Karamürsel'de, enkazın altından 18 saat sonra çıkarılan Şükran Palas, felç olduğu için 10 yıldır hayatını yatağa bağımlı halde sürdürüyor. Depremin ardından gırtlak kanseri de olan Şükran Palas, kendisini istemeye gelecekleri için kız kardeşi ile evde temizlik yaptıklarını, depremin bu sırada meydana geldiğini belirtti. Palas, 'Deprem olmasaydı istemeye geleceklerdi, evlenecektim. Depremle birlikte hayallerim de yıkıldı' dedi.
Firdevs Akgül (46) de depremde üzerine yıkılan bitişikteki bina nedeniyle çöken evlerinde 12 yaşındaki kızını kaybeden bir başka anne. 10 yıldır psikolojik destek alarak yaşamını sürdürdüğünü belirten Akgül, “Enkazdan kızımın eşyalarını çıkardım. 10 yıldır bunları yıkamadım kızımın kokusu vardır diye. Sarılıp, koklayıp ağlıyorum' diye konuştu.

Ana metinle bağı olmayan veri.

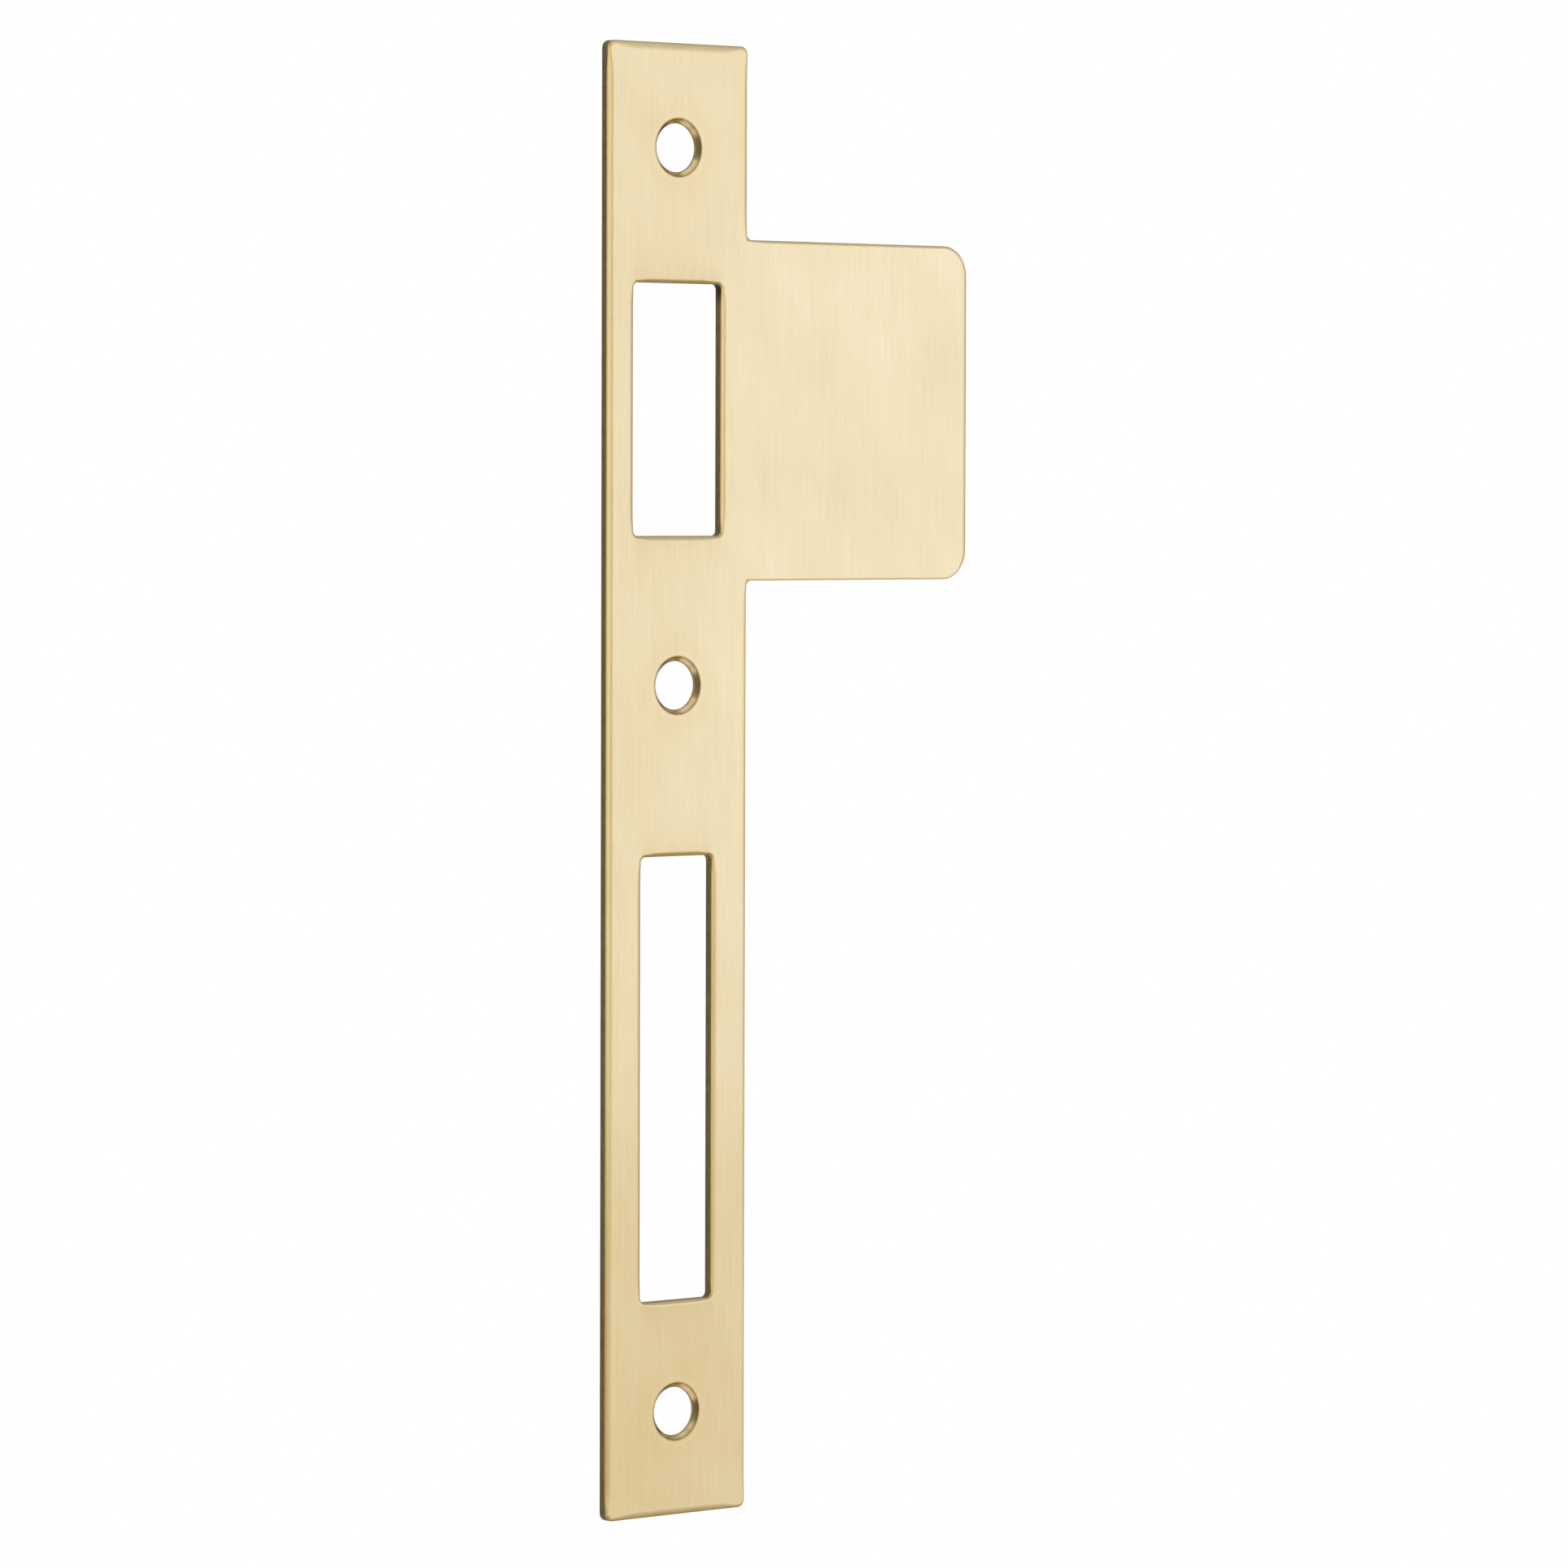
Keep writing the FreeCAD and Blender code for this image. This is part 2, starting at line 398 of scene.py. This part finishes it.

Sakarya Üniversitesi (SAÜ) Rektör Yardımcısı ve İnşaat Fakültesi Öğretim Üyesi Prof. Dr. Muzaffer Elmas, Sakarya'da yeni binaların, depreme dayanıklı yapıldığını, yönetmeliğe göre yapılan bu binalarda bir sorun olmadığını ancak depremden önce yapılan binalarla ilgili sorunun devam ettiğini kaydetti. Marmara Depremi'nde en büyük hasarın yaşandığı Sakarya'da o dönemde 50 bin yapı stoku bulunan şehirde, depremden geriye çok bina kaldığını, yüzde 95'i ayakta olan bu binaların elden geçirilmesi gerektiğini söyleyen Elmas, "Adapazarı'nda asıl vahim olan ve hiçbir şey yapılmamış olan deprem yaşamış diğer binalardır" dedi.
Başkanı Bill Clinton'un burnunu sıkmasıyla bir anda dünya medyasının göz bebeği olan 'Erkan bebek', Clinton'ı ve ailesini gelecek yıl yapılacak sünnet düğününe davet etmeyi planladığını söyledi. Clinton'ı çok sevdiğini ve dedesi gibi gördüğünü kaydeden Erkan Işık, 'Seneye kardeşimle sünnet olacağım, sünnetime Bill Clinton'u ve Başbakan Recep Tayyip Erdoğan'ı davet edeceğim' dedi. Erkan Işık, Clinton'la tekrar görüşmeyi çok istediğini dile getirdi.
17 Ağustos Depremi'nin en ağır tahbirata uğrattığı illerin başında Sakarya geliyor. Depremin ardından başlayan imar hareketi ise tüm hızıyla sürüyor. Marmara depreminin ardından Yeni Yerleşim Bölgesi adıyla Camili, Karaman ve Korucuk mahellerinin sağlam zemininde depreme dayanıklı toplu konut alanları oluşturuldu. TOKİ ve yerel yönetimler tarafından bölgede yaptırılan yeni konutlarda yaklaşık 80 bin kişi yaşıyor.